##### RECORDS SHOWN

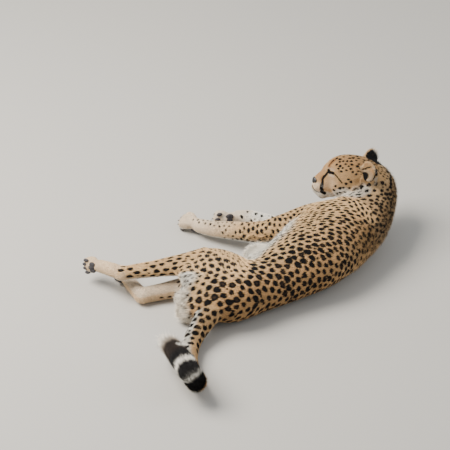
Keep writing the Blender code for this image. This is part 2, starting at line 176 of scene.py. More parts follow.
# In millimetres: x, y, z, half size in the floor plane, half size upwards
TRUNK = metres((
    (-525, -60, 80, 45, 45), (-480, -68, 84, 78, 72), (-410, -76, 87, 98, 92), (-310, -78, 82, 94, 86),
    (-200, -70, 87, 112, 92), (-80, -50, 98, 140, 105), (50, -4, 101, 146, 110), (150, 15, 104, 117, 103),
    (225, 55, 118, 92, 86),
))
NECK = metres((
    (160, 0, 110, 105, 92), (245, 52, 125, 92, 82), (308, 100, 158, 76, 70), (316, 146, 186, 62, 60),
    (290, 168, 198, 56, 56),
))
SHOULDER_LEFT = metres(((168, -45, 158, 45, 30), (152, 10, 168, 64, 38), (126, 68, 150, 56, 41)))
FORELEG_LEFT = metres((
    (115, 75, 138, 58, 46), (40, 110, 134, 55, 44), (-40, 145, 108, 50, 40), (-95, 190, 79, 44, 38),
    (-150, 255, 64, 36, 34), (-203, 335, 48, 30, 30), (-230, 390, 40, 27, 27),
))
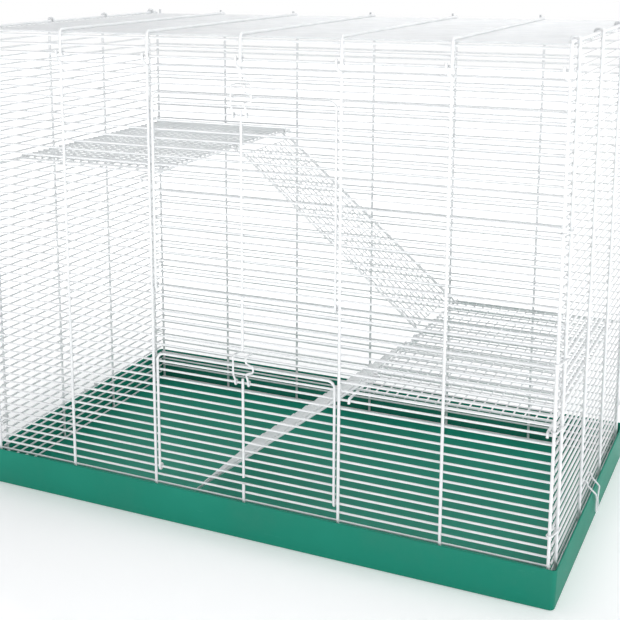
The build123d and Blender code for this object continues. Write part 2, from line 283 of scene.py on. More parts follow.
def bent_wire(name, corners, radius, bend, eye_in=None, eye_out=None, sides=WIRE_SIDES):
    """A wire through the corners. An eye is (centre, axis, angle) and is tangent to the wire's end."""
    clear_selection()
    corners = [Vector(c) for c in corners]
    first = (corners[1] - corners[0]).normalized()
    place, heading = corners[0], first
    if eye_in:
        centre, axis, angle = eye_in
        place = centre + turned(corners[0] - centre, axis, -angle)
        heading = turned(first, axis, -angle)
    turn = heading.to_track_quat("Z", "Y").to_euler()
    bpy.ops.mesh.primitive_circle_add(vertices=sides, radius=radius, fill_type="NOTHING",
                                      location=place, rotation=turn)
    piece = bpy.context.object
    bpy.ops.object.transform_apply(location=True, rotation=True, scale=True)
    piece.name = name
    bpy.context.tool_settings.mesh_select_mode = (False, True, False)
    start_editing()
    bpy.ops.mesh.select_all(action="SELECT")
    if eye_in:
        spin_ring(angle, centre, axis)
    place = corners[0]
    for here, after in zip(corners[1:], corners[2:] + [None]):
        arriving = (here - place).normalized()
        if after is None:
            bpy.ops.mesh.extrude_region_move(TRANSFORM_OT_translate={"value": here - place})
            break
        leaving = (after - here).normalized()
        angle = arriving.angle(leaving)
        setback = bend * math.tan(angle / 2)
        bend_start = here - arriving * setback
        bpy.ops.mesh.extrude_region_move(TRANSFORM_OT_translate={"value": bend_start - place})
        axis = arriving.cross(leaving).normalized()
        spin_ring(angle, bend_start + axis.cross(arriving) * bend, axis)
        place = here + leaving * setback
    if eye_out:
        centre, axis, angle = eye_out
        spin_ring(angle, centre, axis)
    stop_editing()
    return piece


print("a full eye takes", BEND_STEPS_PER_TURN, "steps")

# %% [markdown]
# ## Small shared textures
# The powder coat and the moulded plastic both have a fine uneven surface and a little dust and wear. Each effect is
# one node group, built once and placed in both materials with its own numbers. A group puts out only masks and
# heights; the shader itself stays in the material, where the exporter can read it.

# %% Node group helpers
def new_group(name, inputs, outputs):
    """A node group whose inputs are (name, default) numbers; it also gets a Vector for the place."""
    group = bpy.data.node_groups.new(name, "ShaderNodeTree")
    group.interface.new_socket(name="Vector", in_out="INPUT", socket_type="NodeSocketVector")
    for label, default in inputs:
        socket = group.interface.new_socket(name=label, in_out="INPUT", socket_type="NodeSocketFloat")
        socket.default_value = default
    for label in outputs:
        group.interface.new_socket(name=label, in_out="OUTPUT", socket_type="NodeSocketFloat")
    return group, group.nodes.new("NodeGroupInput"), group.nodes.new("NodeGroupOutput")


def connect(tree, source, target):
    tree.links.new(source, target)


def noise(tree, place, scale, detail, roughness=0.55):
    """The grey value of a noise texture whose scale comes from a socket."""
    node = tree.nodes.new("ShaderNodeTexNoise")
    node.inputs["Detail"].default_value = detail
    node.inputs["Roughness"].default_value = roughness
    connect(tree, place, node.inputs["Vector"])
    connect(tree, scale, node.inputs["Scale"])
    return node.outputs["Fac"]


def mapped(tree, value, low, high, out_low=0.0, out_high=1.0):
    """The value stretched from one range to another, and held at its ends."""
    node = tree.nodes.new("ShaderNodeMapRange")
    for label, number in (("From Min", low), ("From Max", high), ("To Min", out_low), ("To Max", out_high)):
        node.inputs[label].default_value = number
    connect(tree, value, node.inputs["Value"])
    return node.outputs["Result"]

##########

» OBJECTIVE: Each line above must be printed exactly as it appears.

» RESPONSE FOR THIS EXERCISE:
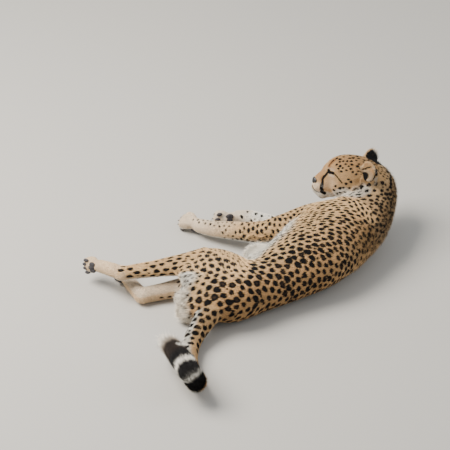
Keep writing the Blender code for this image. This is part 2, starting at line 176 of scene.py. More parts follow.
# In millimetres: x, y, z, half size in the floor plane, half size upwards
TRUNK = metres((
    (-525, -60, 80, 45, 45), (-480, -68, 84, 78, 72), (-410, -76, 87, 98, 92), (-310, -78, 82, 94, 86),
    (-200, -70, 87, 112, 92), (-80, -50, 98, 140, 105), (50, -4, 101, 146, 110), (150, 15, 104, 117, 103),
    (225, 55, 118, 92, 86),
))
NECK = metres((
    (160, 0, 110, 105, 92), (245, 52, 125, 92, 82), (308, 100, 158, 76, 70), (316, 146, 186, 62, 60),
    (290, 168, 198, 56, 56),
))
SHOULDER_LEFT = metres(((168, -45, 158, 45, 30), (152, 10, 168, 64, 38), (126, 68, 150, 56, 41)))
FORELEG_LEFT = metres((
    (115, 75, 138, 58, 46), (40, 110, 134, 55, 44), (-40, 145, 108, 50, 40), (-95, 190, 79, 44, 38),
    (-150, 255, 64, 36, 34), (-203, 335, 48, 30, 30), (-230, 390, 40, 27, 27),
))
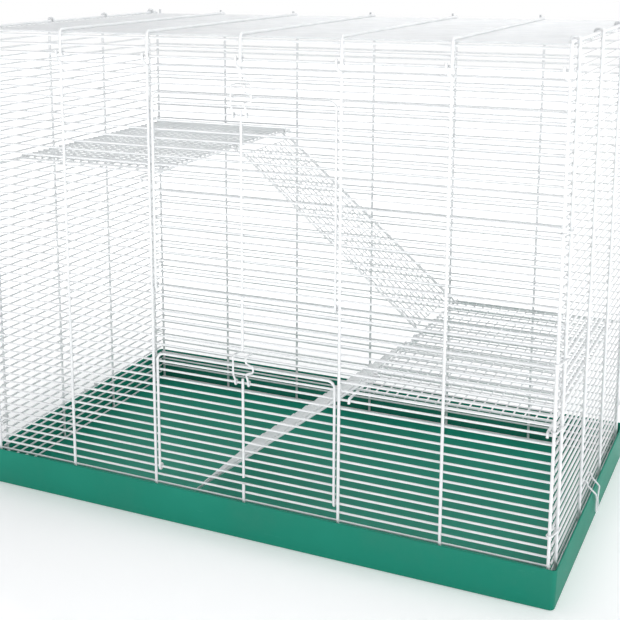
The build123d and Blender code for this object continues. Write part 2, from line 283 of scene.py on. More parts follow.
def bent_wire(name, corners, radius, bend, eye_in=None, eye_out=None, sides=WIRE_SIDES):
    """A wire through the corners. An eye is (centre, axis, angle) and is tangent to the wire's end."""
    clear_selection()
    corners = [Vector(c) for c in corners]
    first = (corners[1] - corners[0]).normalized()
    place, heading = corners[0], first
    if eye_in:
        centre, axis, angle = eye_in
        place = centre + turned(corners[0] - centre, axis, -angle)
        heading = turned(first, axis, -angle)
    turn = heading.to_track_quat("Z", "Y").to_euler()
    bpy.ops.mesh.primitive_circle_add(vertices=sides, radius=radius, fill_type="NOTHING",
                                      location=place, rotation=turn)
    piece = bpy.context.object
    bpy.ops.object.transform_apply(location=True, rotation=True, scale=True)
    piece.name = name
    bpy.context.tool_settings.mesh_select_mode = (False, True, False)
    start_editing()
    bpy.ops.mesh.select_all(action="SELECT")
    if eye_in:
        spin_ring(angle, centre, axis)
    place = corners[0]
    for here, after in zip(corners[1:], corners[2:] + [None]):
        arriving = (here - place).normalized()
        if after is None:
            bpy.ops.mesh.extrude_region_move(TRANSFORM_OT_translate={"value": here - place})
            break
        leaving = (after - here).normalized()
        angle = arriving.angle(leaving)
        setback = bend * math.tan(angle / 2)
        bend_start = here - arriving * setback
        bpy.ops.mesh.extrude_region_move(TRANSFORM_OT_translate={"value": bend_start - place})
        axis = arriving.cross(leaving).normalized()
        spin_ring(angle, bend_start + axis.cross(arriving) * bend, axis)
        place = here + leaving * setback
    if eye_out:
        centre, axis, angle = eye_out
        spin_ring(angle, centre, axis)
    stop_editing()
    return piece


print("a full eye takes", BEND_STEPS_PER_TURN, "steps")

# %% [markdown]
# ## Small shared textures
# The powder coat and the moulded plastic both have a fine uneven surface and a little dust and wear. Each effect is
# one node group, built once and placed in both materials with its own numbers. A group puts out only masks and
# heights; the shader itself stays in the material, where the exporter can read it.

# %% Node group helpers
def new_group(name, inputs, outputs):
    """A node group whose inputs are (name, default) numbers; it also gets a Vector for the place."""
    group = bpy.data.node_groups.new(name, "ShaderNodeTree")
    group.interface.new_socket(name="Vector", in_out="INPUT", socket_type="NodeSocketVector")
    for label, default in inputs:
        socket = group.interface.new_socket(name=label, in_out="INPUT", socket_type="NodeSocketFloat")
        socket.default_value = default
    for label in outputs:
        group.interface.new_socket(name=label, in_out="OUTPUT", socket_type="NodeSocketFloat")
    return group, group.nodes.new("NodeGroupInput"), group.nodes.new("NodeGroupOutput")


def connect(tree, source, target):
    tree.links.new(source, target)


def noise(tree, place, scale, detail, roughness=0.55):
    """The grey value of a noise texture whose scale comes from a socket."""
    node = tree.nodes.new("ShaderNodeTexNoise")
    node.inputs["Detail"].default_value = detail
    node.inputs["Roughness"].default_value = roughness
    connect(tree, place, node.inputs["Vector"])
    connect(tree, scale, node.inputs["Scale"])
    return node.outputs["Fac"]


def mapped(tree, value, low, high, out_low=0.0, out_high=1.0):
    """The value stretched from one range to another, and held at its ends."""
    node = tree.nodes.new("ShaderNodeMapRange")
    for label, number in (("From Min", low), ("From Max", high), ("To Min", out_low), ("To Max", out_high)):
        node.inputs[label].default_value = number
    connect(tree, value, node.inputs["Value"])
    return node.outputs["Result"]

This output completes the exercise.